— START —

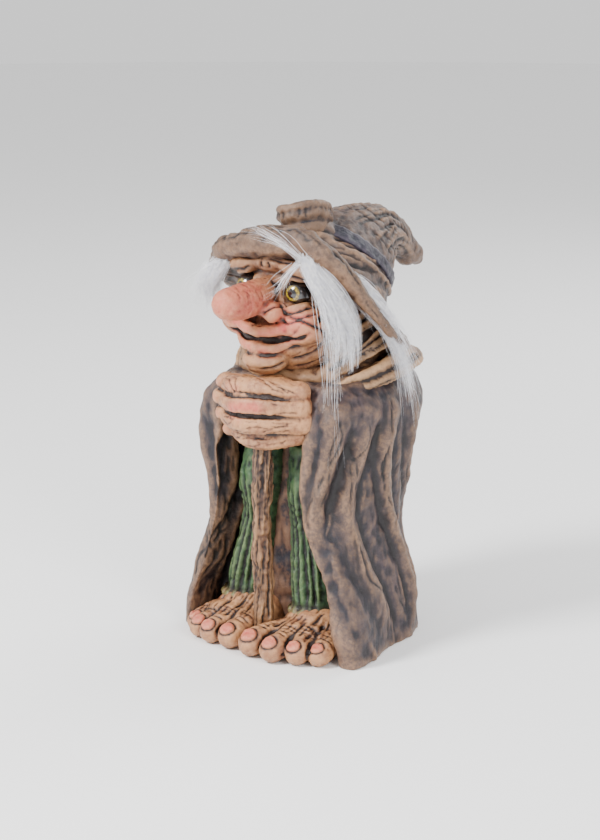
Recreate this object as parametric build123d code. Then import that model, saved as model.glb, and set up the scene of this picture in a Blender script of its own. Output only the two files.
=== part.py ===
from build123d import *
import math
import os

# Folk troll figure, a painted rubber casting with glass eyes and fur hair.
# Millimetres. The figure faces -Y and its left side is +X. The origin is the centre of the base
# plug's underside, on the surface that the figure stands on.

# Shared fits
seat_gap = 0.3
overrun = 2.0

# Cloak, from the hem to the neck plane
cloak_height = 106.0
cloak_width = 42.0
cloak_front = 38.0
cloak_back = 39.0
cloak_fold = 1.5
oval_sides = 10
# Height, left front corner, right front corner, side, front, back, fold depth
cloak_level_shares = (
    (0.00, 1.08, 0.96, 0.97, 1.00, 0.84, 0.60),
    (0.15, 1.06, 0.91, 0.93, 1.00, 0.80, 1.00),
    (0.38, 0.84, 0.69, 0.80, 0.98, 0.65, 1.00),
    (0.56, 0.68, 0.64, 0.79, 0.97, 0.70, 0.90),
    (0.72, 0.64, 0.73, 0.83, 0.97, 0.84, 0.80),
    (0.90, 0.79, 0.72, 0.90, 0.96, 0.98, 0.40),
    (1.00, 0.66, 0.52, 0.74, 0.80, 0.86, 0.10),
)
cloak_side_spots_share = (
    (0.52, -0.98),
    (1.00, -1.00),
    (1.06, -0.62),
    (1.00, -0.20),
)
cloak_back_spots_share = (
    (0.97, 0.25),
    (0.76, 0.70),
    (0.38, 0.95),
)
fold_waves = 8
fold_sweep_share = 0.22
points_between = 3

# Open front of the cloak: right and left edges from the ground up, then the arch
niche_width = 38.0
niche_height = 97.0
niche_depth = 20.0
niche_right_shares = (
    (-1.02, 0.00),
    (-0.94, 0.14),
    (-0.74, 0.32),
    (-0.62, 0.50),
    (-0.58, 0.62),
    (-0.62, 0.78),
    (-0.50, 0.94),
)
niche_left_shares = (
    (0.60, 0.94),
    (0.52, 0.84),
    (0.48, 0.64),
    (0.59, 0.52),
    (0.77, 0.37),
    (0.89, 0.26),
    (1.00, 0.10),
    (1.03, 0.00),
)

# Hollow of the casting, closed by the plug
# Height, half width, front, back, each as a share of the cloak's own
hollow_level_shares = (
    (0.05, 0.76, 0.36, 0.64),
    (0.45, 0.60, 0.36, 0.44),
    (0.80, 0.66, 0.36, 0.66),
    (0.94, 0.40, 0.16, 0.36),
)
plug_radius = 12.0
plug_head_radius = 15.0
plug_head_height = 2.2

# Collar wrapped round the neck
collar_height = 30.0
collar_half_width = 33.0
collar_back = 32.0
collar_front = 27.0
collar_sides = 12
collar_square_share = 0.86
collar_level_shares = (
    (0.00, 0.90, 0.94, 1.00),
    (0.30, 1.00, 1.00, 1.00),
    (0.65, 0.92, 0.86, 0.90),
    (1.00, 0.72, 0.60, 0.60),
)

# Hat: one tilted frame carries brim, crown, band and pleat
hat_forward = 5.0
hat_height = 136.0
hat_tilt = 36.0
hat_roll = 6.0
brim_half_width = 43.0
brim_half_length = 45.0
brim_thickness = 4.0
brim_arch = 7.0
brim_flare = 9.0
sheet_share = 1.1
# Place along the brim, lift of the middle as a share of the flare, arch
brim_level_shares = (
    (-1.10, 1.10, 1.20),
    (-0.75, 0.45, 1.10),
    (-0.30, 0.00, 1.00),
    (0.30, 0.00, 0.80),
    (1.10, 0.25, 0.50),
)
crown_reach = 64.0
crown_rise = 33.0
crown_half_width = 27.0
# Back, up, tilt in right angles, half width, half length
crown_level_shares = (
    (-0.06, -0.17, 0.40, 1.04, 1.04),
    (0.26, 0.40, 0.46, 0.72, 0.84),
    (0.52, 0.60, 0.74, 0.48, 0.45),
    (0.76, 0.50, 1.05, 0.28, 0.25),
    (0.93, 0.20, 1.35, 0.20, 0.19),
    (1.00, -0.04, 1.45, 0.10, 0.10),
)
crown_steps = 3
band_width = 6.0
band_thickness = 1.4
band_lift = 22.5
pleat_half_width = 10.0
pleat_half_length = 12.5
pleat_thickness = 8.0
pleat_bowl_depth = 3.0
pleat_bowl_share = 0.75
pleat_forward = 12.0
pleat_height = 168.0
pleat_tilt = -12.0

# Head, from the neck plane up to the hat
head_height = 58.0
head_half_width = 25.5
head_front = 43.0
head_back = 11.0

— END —

Directions for this task
Return every line of the material exactly.

Output for this task
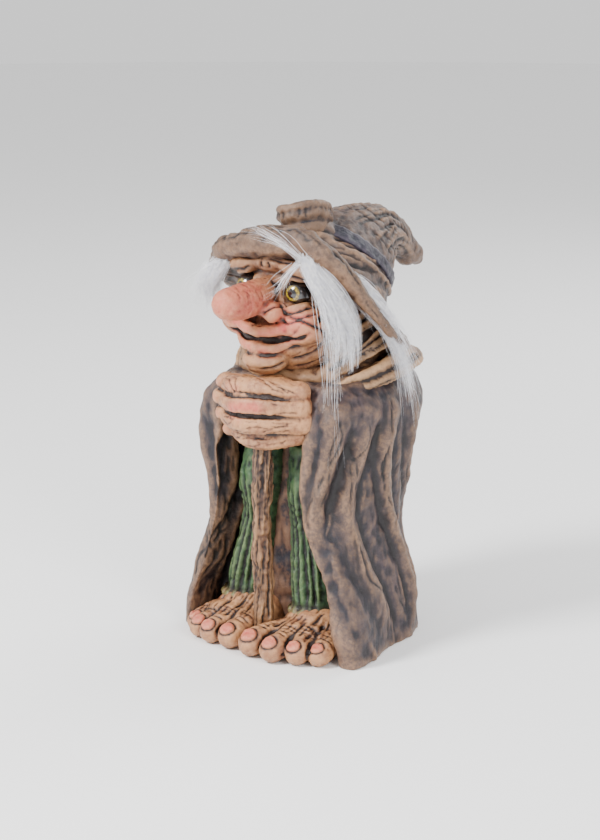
Recreate this object as parametric build123d code. Then import that model, saved as model.glb, and set up the scene of this picture in a Blender script of its own. Output only the two files.
=== part.py ===
from build123d import *
import math
import os

# Folk troll figure, a painted rubber casting with glass eyes and fur hair.
# Millimetres. The figure faces -Y and its left side is +X. The origin is the centre of the base
# plug's underside, on the surface that the figure stands on.

# Shared fits
seat_gap = 0.3
overrun = 2.0

# Cloak, from the hem to the neck plane
cloak_height = 106.0
cloak_width = 42.0
cloak_front = 38.0
cloak_back = 39.0
cloak_fold = 1.5
oval_sides = 10
# Height, left front corner, right front corner, side, front, back, fold depth
cloak_level_shares = (
    (0.00, 1.08, 0.96, 0.97, 1.00, 0.84, 0.60),
    (0.15, 1.06, 0.91, 0.93, 1.00, 0.80, 1.00),
    (0.38, 0.84, 0.69, 0.80, 0.98, 0.65, 1.00),
    (0.56, 0.68, 0.64, 0.79, 0.97, 0.70, 0.90),
    (0.72, 0.64, 0.73, 0.83, 0.97, 0.84, 0.80),
    (0.90, 0.79, 0.72, 0.90, 0.96, 0.98, 0.40),
    (1.00, 0.66, 0.52, 0.74, 0.80, 0.86, 0.10),
)
cloak_side_spots_share = (
    (0.52, -0.98),
    (1.00, -1.00),
    (1.06, -0.62),
    (1.00, -0.20),
)
cloak_back_spots_share = (
    (0.97, 0.25),
    (0.76, 0.70),
    (0.38, 0.95),
)
fold_waves = 8
fold_sweep_share = 0.22
points_between = 3

# Open front of the cloak: right and left edges from the ground up, then the arch
niche_width = 38.0
niche_height = 97.0
niche_depth = 20.0
niche_right_shares = (
    (-1.02, 0.00),
    (-0.94, 0.14),
    (-0.74, 0.32),
    (-0.62, 0.50),
    (-0.58, 0.62),
    (-0.62, 0.78),
    (-0.50, 0.94),
)
niche_left_shares = (
    (0.60, 0.94),
    (0.52, 0.84),
    (0.48, 0.64),
    (0.59, 0.52),
    (0.77, 0.37),
    (0.89, 0.26),
    (1.00, 0.10),
    (1.03, 0.00),
)

# Hollow of the casting, closed by the plug
# Height, half width, front, back, each as a share of the cloak's own
hollow_level_shares = (
    (0.05, 0.76, 0.36, 0.64),
    (0.45, 0.60, 0.36, 0.44),
    (0.80, 0.66, 0.36, 0.66),
    (0.94, 0.40, 0.16, 0.36),
)
plug_radius = 12.0
plug_head_radius = 15.0
plug_head_height = 2.2

# Collar wrapped round the neck
collar_height = 30.0
collar_half_width = 33.0
collar_back = 32.0
collar_front = 27.0
collar_sides = 12
collar_square_share = 0.86
collar_level_shares = (
    (0.00, 0.90, 0.94, 1.00),
    (0.30, 1.00, 1.00, 1.00),
    (0.65, 0.92, 0.86, 0.90),
    (1.00, 0.72, 0.60, 0.60),
)

# Hat: one tilted frame carries brim, crown, band and pleat
hat_forward = 5.0
hat_height = 136.0
hat_tilt = 36.0
hat_roll = 6.0
brim_half_width = 43.0
brim_half_length = 45.0
brim_thickness = 4.0
brim_arch = 7.0
brim_flare = 9.0
sheet_share = 1.1
# Place along the brim, lift of the middle as a share of the flare, arch
brim_level_shares = (
    (-1.10, 1.10, 1.20),
    (-0.75, 0.45, 1.10),
    (-0.30, 0.00, 1.00),
    (0.30, 0.00, 0.80),
    (1.10, 0.25, 0.50),
)
crown_reach = 64.0
crown_rise = 33.0
crown_half_width = 27.0
# Back, up, tilt in right angles, half width, half length
crown_level_shares = (
    (-0.06, -0.17, 0.40, 1.04, 1.04),
    (0.26, 0.40, 0.46, 0.72, 0.84),
    (0.52, 0.60, 0.74, 0.48, 0.45),
    (0.76, 0.50, 1.05, 0.28, 0.25),
    (0.93, 0.20, 1.35, 0.20, 0.19),
    (1.00, -0.04, 1.45, 0.10, 0.10),
)
crown_steps = 3
band_width = 6.0
band_thickness = 1.4
band_lift = 22.5
pleat_half_width = 10.0
pleat_half_length = 12.5
pleat_thickness = 8.0
pleat_bowl_depth = 3.0
pleat_bowl_share = 0.75
pleat_forward = 12.0
pleat_height = 168.0
pleat_tilt = -12.0

# Head, from the neck plane up to the hat
head_height = 58.0
head_half_width = 25.5
head_front = 43.0
head_back = 11.0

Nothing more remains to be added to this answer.